Yesterday was his first timed trials for swim team.  We are such rookies that I didn't even know what that meant.  We rolled in 20 minutes late, Silas wearing board shorts (decidedly NOT what one wears to timed trials).  We were equally nervous driving over except he was in tears and I was saying everything I didn't quite believe in a kind even voice: "you are going to be SO glad you went.... This is bonding with the team!... your time doesn't matter...  If you float on your back for most of your butterfly lap, that's OK, you just need to get to the other side (surely not quite right, but were they going to make him swim a whole lap of wiggly butterfly??  He can't do that!)... It will only be cold for a second and then you'll warm up (66 degrees and cloudy -- freezing and awful!)"  The night before I'd offered to bring pom-poms and jump and yell on the side of the pool, and that morning he asked me if I had them.  Really??  No, maybe at your first meet, I told him.  ""Awwww."  But when we got there and he dove his scraggly dive in (and thankfully his board shorts stayed up), something happened.   He became part of the team.  He walked around the pool deck in his shark robe eating a giant muffin that someone gave him, getting pep talks from his 13 year old new buddy, playing tether ball between strokes.  There was a transfer.  He hardly waved when I left.    

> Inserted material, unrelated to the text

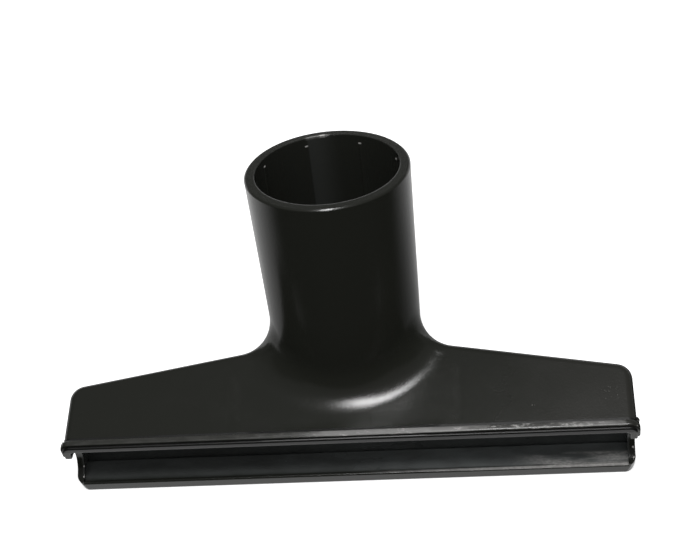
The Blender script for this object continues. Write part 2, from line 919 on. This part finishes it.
@dataclass(frozen=True)
class Studio:
    """A white table under one soft lamp, in a dim room that only reflections show."""

    half_table: float = 0.45
    table_white: float = 0.80
    glow: float = 0.70
    ambient: float = 0.40
    lamp: Lamp = Lamp("overhead", (0.028, 0.062, 0.715), (0.0, 0.0, 0.02), (0.11, 0.32), 3.5)
    cards: tuple[Card, ...] = (
        Card.upright("front_card", (-SIDE, FRONT), (SIDE, FRONT), -0.5, 0.0),
        Card.upright("left_card", (-SIDE, 0.0), (-SIDE, FRONT), -0.5, 0.0),
        Card.upright("right_card", (SIDE, FRONT), (SIDE, 0.0), -0.5, 0.0),
        Card.upright("left_wall", (-SIDE, BACK), (-SIDE, 0.0), -0.35, 0.1),
        Card.upright("right_wall", (SIDE, 0.0), (SIDE, BACK), -0.35, 0.1),
        Card.upright("back_wall", (SIDE, BACK), (-SIDE, BACK), -0.35, 0.1),
        Card("top_card", tuple((x, y, CEILING) for x, y in FLOOR_PLAN), 0.14),
    )

    def build(self) -> None:
        """Make the table, the surroundings, the lamp and the cards."""
        self._table()
        self._world()
        self.lamp.build()
        for card in self.cards:
            card.build()

    def _table(self) -> None:
        """Make the white table that keeps the object's shadow."""
        mesh = bpy.data.meshes.new("table")
        half, under = self.half_table, -0.0001
        corners = [(-half, -half, under), (half, -half, under), (half, half, under), (-half, half, under)]
        mesh.from_pydata(corners, [], [(0, 1, 2, 3)])
        table = bpy.data.objects.new("table", mesh)
        bpy.context.scene.collection.objects.link(table)
        tree = MaterialTree("white_table")
        white = (self.table_white, self.table_white, self.table_white, 1)
        diffuse = tree.node("ShaderNodeBsdfDiffuse", values={"Color": white})
        values = {"Color": WHITE, "Strength": self._seen(tree) * self.glow}
        glow = tree.node("ShaderNodeEmission", values=values)
        direct = tree.node("ShaderNodeAddShader", values={0: diffuse, 1: glow})
        values = {"Color": WHITE, "Strength": self._mirrored(tree)}
        mirrored = tree.node("ShaderNodeEmission", values=values)
        glossy = tree.node("ShaderNodeLightPath", out=Ray.GLOSSY.value)
        shader = tree.node("ShaderNodeMixShader", values={0: glossy, 1: direct, 2: mirrored})
        mesh.materials.append(tree.finish(shader))
        LOG.info("studio: table")

    @staticmethod
    def _mirrored(tree: MaterialTree) -> Shade:
        """Shade the table as the plastic mirrors it: white behind the head and just before the mouth.

        Args:
            tree: The table's material.

        Returns:
            The strength, 0 to 1.
        """
        depth = tree.along((0, 1, 0))
        behind = tree.along((-0.25, 0.97, 0)).ramp(-35.0, 85.0)
        strip = depth.band(-52.0, -28.0, 8.0) * tree.along((1, 0, 0)).band(-78.0, 78.0, 12.0)
        return behind.most(strip)

    @staticmethod
    def _seen(tree: Tree) -> Shade:
        """Tell the rays that meet plain white.

        Args:
            tree: The tree that the nodes go to.

        Returns:
            1 for rays from the camera, glossy rays and rays through glass, else 0.
        """
        camera, glossy, through = (tree.node("ShaderNodeLightPath", out=ray.value) for ray in Ray)
        return camera.most(glossy).most(through)

    def _world(self) -> None:
        """Light the surroundings evenly, and show them white."""
        world = bpy.data.worlds.new("surroundings")
        bpy.context.scene.world = world
        world.use_nodes = True
        world.node_tree.nodes.clear()
        tree = Tree(world.node_tree)
        dim = tree.node("ShaderNodeBackground", values={"Color": WHITE, "Strength": self.ambient})
        white = tree.node("ShaderNodeBackground", values={"Color": WHITE, "Strength": 1.0})
        shader = tree.node("ShaderNodeMixShader", values={0: self._seen(tree), 1: dim, 2: white})
        tree.node("ShaderNodeOutputWorld", values={"Surface": shader})
        LOG.info("studio: surroundings")


@dataclass(frozen=True)
class Viewpoint:
    """The camera's place: a high view from the front, a little to the right, tilted."""

    target: Triple = (0.002006, 0.015230, 0.025159)
    distance: float = 0.350
    azimuth: float = 12.7405
    elevation: float = 59.3777
    roll: float = -13.8756
    lens: float = 71.434

    def build(self) -> None:
        """Make the camera and give it to the scene."""
        azimuth, elevation, roll = (radians(a) for a in (self.azimuth, self.elevation, self.roll))
        back = Vector((sin(azimuth) * cos(elevation), -cos(azimuth) * cos(elevation), sin(elevation)))
        level = Vector((cos(azimuth), sin(azimuth), 0))
        upright = back.cross(level)
        right = level * cos(roll) + upright * sin(roll)
        up = back.cross(right)
        place = Vector(self.target) + back * self.distance
        data = bpy.data.cameras.new("view")
        data.lens = self.lens
        data.sensor_width = 36.0
        data.clip_start = 0.01
        camera = bpy.data.objects.new("view", data)
        bpy.context.scene.collection.objects.link(camera)
        camera.matrix_world = Matrix.Translation(place) @ Matrix((right, up, back)).transposed().to_4x4()
        bpy.context.scene.camera = camera


def main() -> None:
    """Build the pieces in order and report each."""
    logging.basicConfig(level=logging.INFO, format="%(name)s: %(message)s")
    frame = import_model()
    bpy.context.scene.view_settings.view_transform = "Standard"
    sizes = Sizes()
    Moulding(sizes).dress(frame["nodes"])
    MouldMarks(sizes).build()
    Studio().build()
    Viewpoint().build()


if __name__ == "__main__":
    main()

As I walked out of the pool looking back at his skinny boy body, his laughing with the other small boys -- especially small next to the rest of the team but feeling like they couldn't have been bigger -- I watched our separateness.

This is how it's supposed to be.  He began as my moon, but quickly -- so quickly -- he is already evolving into a planet, that will orbit the sun next to me.